Julian Assange, fundador de Wikileaks, refugiado en la embajada ecuatoriana en Londres por la persecución judicial emprendida en su contra, envió ayer desde esa sede diplomática un mensaje al presidente de Estados Unidos, Barack Obama, en el que le pidió que “renuncie a la cacería de brujas contra Wikileaks” y que cese la persecución contra sus integrantes e informantes, particularmente contra el soldado Bradley Manning, acusado de haber entregado al portal de las filtraciones centenares de miles de documentos que ponen en evidencia los crímenes de lesa humanidad cometidos por Washington en Afganistán e Irak y testimonian el constante injerencismo de las representaciones diplomáticas de Washington en los países anfitriones.
La expresión “cacería de brujas”, así como los hechos a los que hace referencia, remiten indefectiblemente a la época negra en que el senador republicano Joseph McCarthy encabezó la tristemente célebre Comisión de Actividades Antiestadunidenses y emprendió, con el pretexto de combatir el comunismo, una cruzada hacia quienes profesaran esa ideología, pero también contra socialistas, liberales, demócratas, librepensadores o cualquier persona que osara formular cuestionamientos sobre el régimen político, el sistema económico o la política internacional de Estados Unidos.

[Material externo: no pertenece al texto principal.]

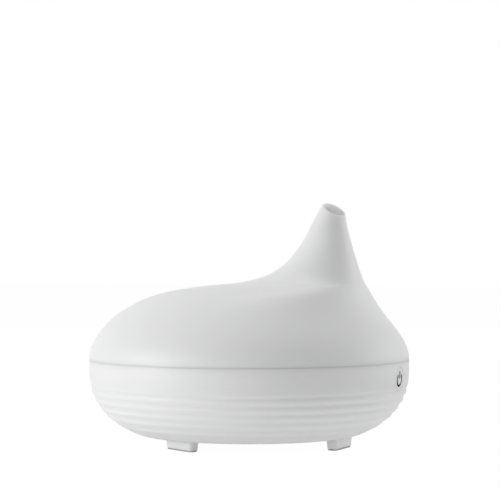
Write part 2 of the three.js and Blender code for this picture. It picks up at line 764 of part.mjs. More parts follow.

Al igual que ocurre ahora, la seguridad nacional fue usada de pretexto para el ejercicio autoritario y discrecional del poder y para perseguir expresiones de libertad y transparencia. El macartismo generó un clima de terror en la política, la academia, el periodismo, la literatura, el cine y el teatro y un estancamiento generalizado; incluso, una regresión en el desarrollo político de la sociedad estadunidense.
El encono del actual gobierno de la superpotencia contra los informadores que han tenido el valor de hacer públicos los entretelones siniestros del poder público––empezando por Manning, Wikileaks y el propio Assange– resulta hoy más grotesco que hace cinco o seis décadas, si se considera que en la actualidad Washington no tiene un enemigo global como pudo ser la Unión Soviética. Las revelaciones que ha hecho la organización fundada por Assange no son una amenaza a la seguridad de Estados Unidos, sino en todo caso, a las prácticas oscuras, corruptas e ilegales que ocurren de manera regular en las instituciones públicas de ese y de otros países. En forma paralela, el trabajo del informador australiano y de sus compañeros e informantes constituye un impulso para la democratización efectiva de las sociedades y de sus gobiernos.
Esa misma disyuntiva se expresa ahora por medio de la crisis diplomática desatada a raíz de la decisión de Assange de buscar refugio en la embajada de Ecuador en Londres y de la determinación del gobierno de Quito de concederle asilo. En torno a ella se fragua también una importante fractura internacional: mientras Washington, Londres y Estocolmo se empecinan en impedir la salida del periodista australiano con rumbo a Ecuador, el sábado la Alianza Bolivariana para los pueblos de América (ALBA), integrada por Nicaragua, Cuba, Venezuela, Ecuador y Bolivia, expresó su respaldo a la decisión de Rafael Correa, y otro tanto hizo ayer la Unión de Naciones Sudamericanas (Unasur), entidad que agrupa a todos los países de Sudamérica y a varios del Caribe, al expresar su respaldo a la vigencia del derecho de asilo y a la inviolabilidad de los recintos diplomáticos en general, y el de Ecuador en Londres en particular.
Cabe preguntarse hasta qué punto llevará la troika compuesta por Estados Unidos, Gran Bretaña y Suecia el afán de venganza contra Wikileaks y su determinación de dar un escarmiento, en la persona del fundador de esa organización, a quien se atreva a exhibir las miserias del poder público. Por lo pronto, ese afán parece una indeseable y vergonzosa resurrección del macartismo en pleno siglo XXI.